By libertarian principle, people have the right to do whatever doesn’t violate other people’s rights. Speech typically doesn’t violate people’s rights. It can do so, but it would be extremely rare at best for political speech to violate someone’s rights.
That’s a good reason why the government shouldn’t suppress political speech. However, that doesn’t preclude private agents suppressing political speech in non-violent ways – e.g., a news organization refusing to run certain kinds of stories, or Facebook kicking off certain users whom they find to be sources of fake news. They’re exercising their property rights. But there’s still a good question as to whether this kind of suppression is a good idea, and the above arguments speak to that.
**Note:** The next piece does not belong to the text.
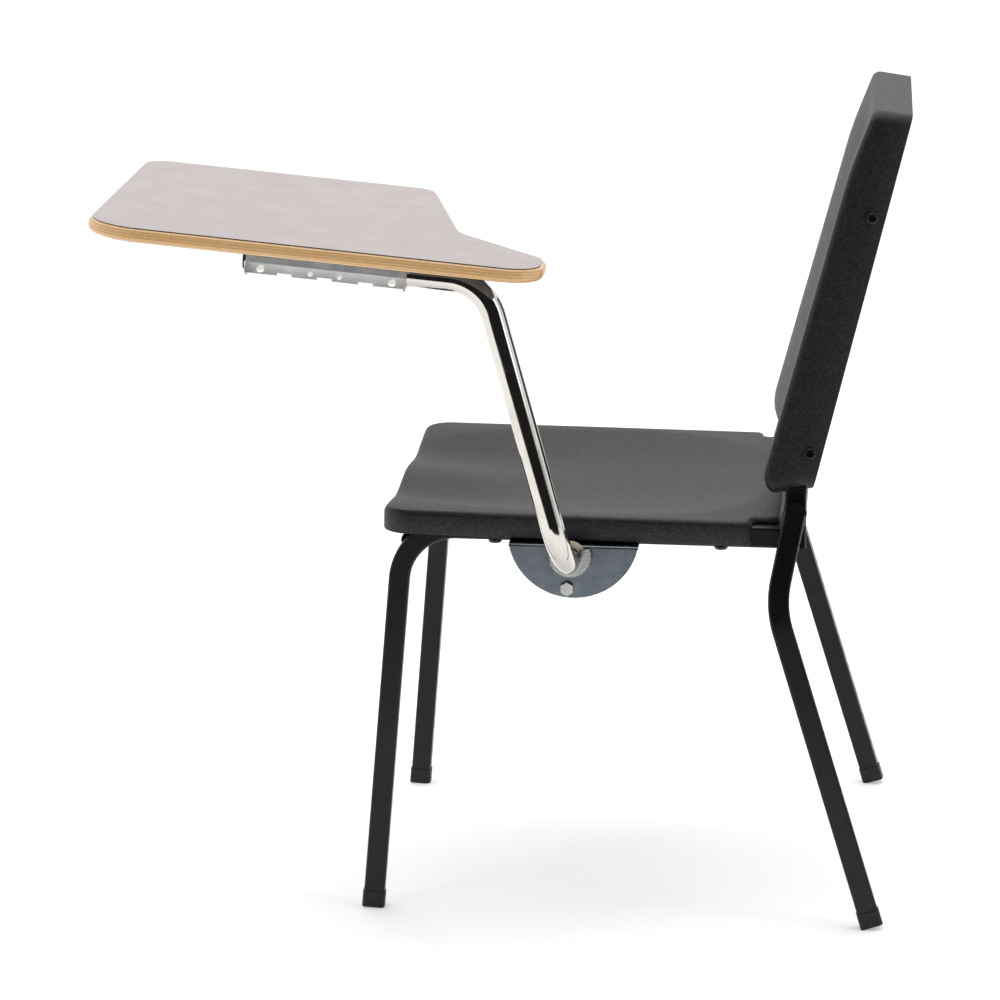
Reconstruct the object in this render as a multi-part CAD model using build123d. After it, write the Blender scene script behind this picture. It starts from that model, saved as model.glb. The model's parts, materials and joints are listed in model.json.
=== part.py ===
from build123d import *
import os
from math import atan, cos, degrees, pi, radians, sin

# Student desk chair: four-legged stacking chair with a moulded seat and back, and a
# flip-up writing tablet on a swinging arm at the sitter's left.
# Millimetres. +X is the sitter's left, -Y the way the sitter faces, +Z up.
# The origin is on the floor, in the chair's middle plane, halfway from front to rear feet.

# ---- driving dimensions: frame ----
FOOT_SPAN = 533.0          # front foot axis to rear foot axis, front to back
TUBE_W = 22.2              # flat-sided tube, seen from the side (7/8 in)
TUBE_T = 16.0              # the same tube, seen from the front (5/8 in)
TUBE_CORNER = 3.0
TUBE_WALL = 1.5
FRONT_FOOT_X = 226.0
REAR_FOOT_X = 262.0
RAIL_X = 212.5
LEG_RAKE = 0.0872          # front leg, backward per unit of height
LEG_BEND_R = 60.0
RAIL_BOTTOM_Z = 404.5      # underside of the rail, RAIL_REF_Y behind the front foot axis
RAIL_REF_Y = 90.0
RAIL_FALL = 0.016
UPRIGHT_Y = 447.4
UPRIGHT_BEND_Z = 462.0
UPRIGHT_BEND_X = 204.9
UPRIGHT_TOP_Z = 815.0
UPRIGHT_BEND_R = 100.0
BACK_RAKE = 0.2487
BACK_TAPER = 0.107
REAR_BEND = (252.0, 428.2, 344.8)
REAR_TOP = (224.6, 446.9, 438.0)
REAR_BEND_R = 95.0
CROSS_R = 9.5
FRONT_CROSS = (42.0, 399.0)
CAP_WALL = 1.0
CAP_HEIGHT = 17.0

# ---- driving dimensions: seat and back ----
SEAT_HALF_W = 226.0
SEAT_FRONT_Y = 14.0
SEAT_LENGTH = 420.0
SEAT_FRONT_Z = 436.5
SEAT_FALL = 0.022
SEAT_DEPTH = 25.5
SEAT_WALL = 3.5
NOTCH_X = 203.0
NOTCH_LENGTH = 31.0
DISH_R = 1400.0
DISH_DEPTH = 12.0
THIGH_R = 640.0
THIGH_DEPTH = 6.0
SEAT_SCREW_Y = (133.0, 370.0)
SEAT_SCREW_R = 2.5
BACK_WALL = 3.2
BACK_W_MID = 214.0         # half width at BACK_W_Z, tapering by BACK_TAPER
BACK_W_Z = 487.0
BACK_PROFILE = ((512.0, 853.5, 25.0), (561.0, 846.5, 4.0), (463.2, 462.0, 6.0), (409.6, 454.5, 26.0))
BACK_HOLLOW_R = 700.0
BACK_HOLLOW_DEPTH = 14.0
BACK_SCREWS = ((522.7, 742.0), (461.8, 499.0))
RIB_Z = (550.0, 640.0, 730.0)
RIB_T = 3.0
RIB_SET_IN = 9.0

# ---- driving dimensions: arm pivot ----
PIVOT = (213.5, 391.5)
SHAFT_R = 6.35
BUSH_BORE_R = 6.40
BUSH_R = 7.5
PLATE_T = 3.0
PLATE_OUT_X = 233.0
EAR_X = 190.0
HALF_DISC = (216.6, 415.0, 69.0)
SECTOR_R = 23.0
SECTOR_TEETH = 52
SECTOR_TOOTH = 2.0
SECTOR_X = (234.2, 238.2)
SECTOR_FLAT = 8.0
ARM_SWING = 60.0
STOP_BOLT = (210.0, 356.3)
STOP_BOLT_R = 4.0
STOP_SLEEVE_R = 6.3
CAM_R = 45.0
CAM_X = (222.0, 228.0)
CAM_HUB_R = 7.4
BRACKET_BOLT_Y = (158.0, 274.0)

# ---- driving dimensions: arm and tablet ----
ARM_X = 305.0
ARM_R = 12.7
ARM_WALL = 1.65
ARM_START_X = 239.0
ARM_LOW_BEND_R = 50.0
ARM_TOP_BEND_R = 52.0
HINGE_Y = 0.3              # the hinge frame's origin, behind the front foot axis
HINGE_Z = 706.3
TABLET_PITCH = 5.75        # the arm's upper run and the tablet fall this many degrees to the rear
ARM_CORNER_S = 133.4
ARM_FRONT_S = -111.0
BRACKET_S = (-109.0, 55.0)
BRACKET_TOP = 16.0
BRACKET_SHEET = 1.5
BRACKET_HALF_W = 16.5
FLANGE_HALF_W = 46.0
END_PLATE_T = 2.0
END_PLATE_LOW = -15.5
HINGE_BUSH_R = 13.7
HINGE_BUSH_BORE = 12.76
LOBE_HOLES = ((-93.0, 4.0), (-42.0, 2.6), (-12.0, 2.6), (41.5, 4.0))
CORE_T = 13.5
LAMINATE_T = 1.0
BACKER_T = 0.5
CORE_ROUND = 5.5
LAMINATE_INSET = 4.0
TABLET_OUTLINE = (
    (385.5, -269.0, 60.0),
    (-52.0, -280.0, 32.0),
    (-52.0, 43.0, 28.0),
    (204.0, 97.0, 60.0),
    (306.0, 195.0, 34.0),
    (386.0, 195.0, 42.0),
)
TABLET_SCREWS = [(side * 36.0, s) for side in (-1, 1) for s in (-92.0, -29.0, 37.0)]


# ---- shared helpers ----
def back(distance):
    """Y of a point this far behind the front foot axis."""
    return distance - FOOT_SPAN / 2


def at(x, distance, z):
    return Vector(x, back(distance), z)


def mirrored(shape):
    return mirror(shape, about=Plane.YZ)


def bent(points, radii, section, x_dir=(1, 0, 0)):
    """Sweep a section along straight runs joined by arcs."""
    path = FilletPolyline(*points, radius=radii) if radii else Polyline(*points)
    start = Plane(origin=path @ 0, x_dir=x_dir, z_dir=path % 0)
    return sweep(start * section, path=path)


def start_axis(points):
    """Section direction on the first run that arrives as X on the last one."""
    runs = [(b - a).normalized() for a, b in zip(points, points[1:])]
    axis = Vector(1, 0, 0)
    axis = (axis - runs[-1] * axis.dot(runs[-1])).normalized()
    for before, after in zip(runs[-2::-1], runs[:0:-1]):
        normal = before.cross(after).normalized()
        axis = normal * axis.dot(normal) + normal.cross(before) * axis.dot(normal.cross(after))
    return axis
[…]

4. Whom can we trust to suppress speech properly?
Of course, all libertarians can think of the next big problem with censorship. Whom can we trust to hold the power of deciding which ideas get expressed and which do not?
Let’s not be completely gullible fools. Obviously, if we give this power to the state, they’ll just use it to suppress criticisms of themselves, or reports on their own misconduct. They’ll just take the arguments I gave above (sec. 2), and falsely claim that the arguments apply to whatever speech they want to suppress. E.g., they’ll say that libertarian commentators are bad faith content-providers, and that the libertarian audiences are suckers who are being taken in by lies. So we can't trust the state with this power.
What about academics? Surely we can trust them, right? Sadly, no. I’ve seen enough of academia to know that they’re about as bad as the government. Once the door to speech suppression is opened in principle -- once we accept that it’s right to silence certain harmful ideas -- academic ideologues will seize the excuse to suppress criticism of their ideology. If we say, “It’s okay to suppress speech by bad-faith content-providers who are just trying to manipulate suckers,” academic ideologues will just say that conservatives are bad-faith content-providers, etc.
What about social media? Surely we can trust Zuckerberg? Again, no; see the above points about academics.
This is to say that speech suppression is unlikely to be beneficial in reality, whether it is done by the government or private agents. However, I of course wouldn’t expect this to convince anyone not to do it. We observers can lament speech suppression by political ideologues, but we can’t expect any of those ideologues to be persuaded, since they of course regard themselves as perfectly trustworthy.
Even those ideologues, though, should heed the point in 1.3 above. Unless you control the whole information sphere, other people will put out competing content, and suppressing the ideas you don’t like will just push the people on other side into these competing information bubbles, making your society ever more polarized.
My guess is that suppressing simple liars like QAnon is worth it, but suppressing people who are merely partisans from an opposing ideology isn't. Ideologues are bad at making that distinction, but that's still probably the right distinction to make.